When investing in real estate funds, one of the most important terms you’ll come across is Net Asset Value (NAV). Whether you’re considering a Real Estate Investment Trust (REIT), a real estate mutual fund, or a private real estate fund, NAV plays a central role in determining the value of your investment.
But what exactly is NAV, how is it calculated, and why does it matter so much to investors? Let’s break it down in simple terms.
What is NAV in Real Estate Funds?
Net Asset Value (NAV) represents the per-unit or per-share value of a fund. In real estate funds, NAV reflects the total value of the fund’s assets (such as real estate properties, cash, and other investments) minus its liabilities (such as debt and expenses), divided by the number of outstanding shares or units.
In other words, NAV tells investors the current fair value of their investment in a real estate fund.
How NAV is Calculated
The formula for NAV is straightforward:
NAV = (Total Assets – Total Liabilities) ÷ Number of Outstanding Shares
Step-by-step in a real estate context:
- Total Assets
- Market value of real estate properties owned by the fund.
- Cash holdings, investments, and receivables (such as rental income owed).
- Total Liabilities
- Mortgages or debt on properties.
- Management fees and fund expenses.
- Any other outstanding obligations.
- Outstanding Shares/Units
- The total number of shares or units issued to investors.
Example:
If a real estate fund owns properties worth $100 million, has $20 million in debt and expenses, and has issued 8 million units, the NAV would be:
($100 million – $20 million) ÷ 8 million = $10 per unit
So each investor’s share in the fund is valued at $10.

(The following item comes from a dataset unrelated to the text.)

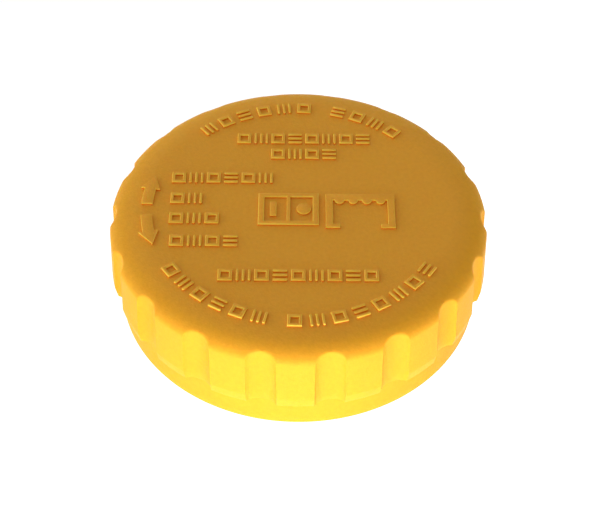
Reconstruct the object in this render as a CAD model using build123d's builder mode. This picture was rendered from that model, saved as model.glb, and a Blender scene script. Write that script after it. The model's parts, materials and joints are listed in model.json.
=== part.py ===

Why NAV Matters to Investors
NAV is more than just a number—it’s a tool investors use to evaluate performance and make decisions.
1. Determines Fund Pricing
- For open-end funds (like many real estate mutual funds), units are bought and sold at NAV.
- For closed-end funds or publicly traded REITs, the market price may trade above (premium) or below (discount) the NAV.
2. Tracks Fund Performance
NAV helps investors see how their fund is performing over time. If NAV per unit rises, it usually means the value of the underlying properties or assets is increasing.
3. Transparency and Fair Value
NAV ensures investors have a clear and fair measure of what their holdings are worth, based on the actual market value of the fund’s real estate portfolio.
4. Helps Compare Funds
By looking at NAV growth, distributions, and performance against benchmarks, investors can compare different real estate funds more effectively.
NAV and Real Estate Funds: Special Considerations
Unlike stocks, which trade based on market supply and demand, NAV in real estate funds can be influenced by unique factors:
- Property Appraisals: Real estate isn’t priced daily like stocks. Funds often rely on periodic appraisals to update NAV, meaning valuations may lag behind actual market conditions.
- Leverage Impact: Many real estate funds use debt (mortgages) to purchase properties. Changes in interest rates or debt levels can directly affect NAV.
- Liquidity Issues: In private real estate funds, selling units at NAV isn’t always immediate since properties can’t be liquidated quickly.
NAV vs. Market Price in Real Estate
For publicly traded REITs, NAV doesn’t always match the share price on the stock exchange.
- If price > NAV → The fund is trading at a premium (investors are willing to pay more than the underlying value).
- If price < NAV → The fund is trading at a discount (investors are paying less than the underlying value).
This gap occurs because market prices also reflect investor sentiment, future growth expectations, and market conditions.
Understanding Net Asset Value (NAV) is essential for anyone investing in real estate funds. It acts as a snapshot of the fund’s true value, helping investors evaluate pricing, track performance, and compare different funds.
- For open-end funds, NAV determines the buying and selling price.
- For REITs and closed-end funds, NAV is a benchmark for whether shares are undervalued or overvalued.
By keeping an eye on NAV—and understanding how it’s calculated—you can make smarter, more informed investment decisions in Canada’s real estate market.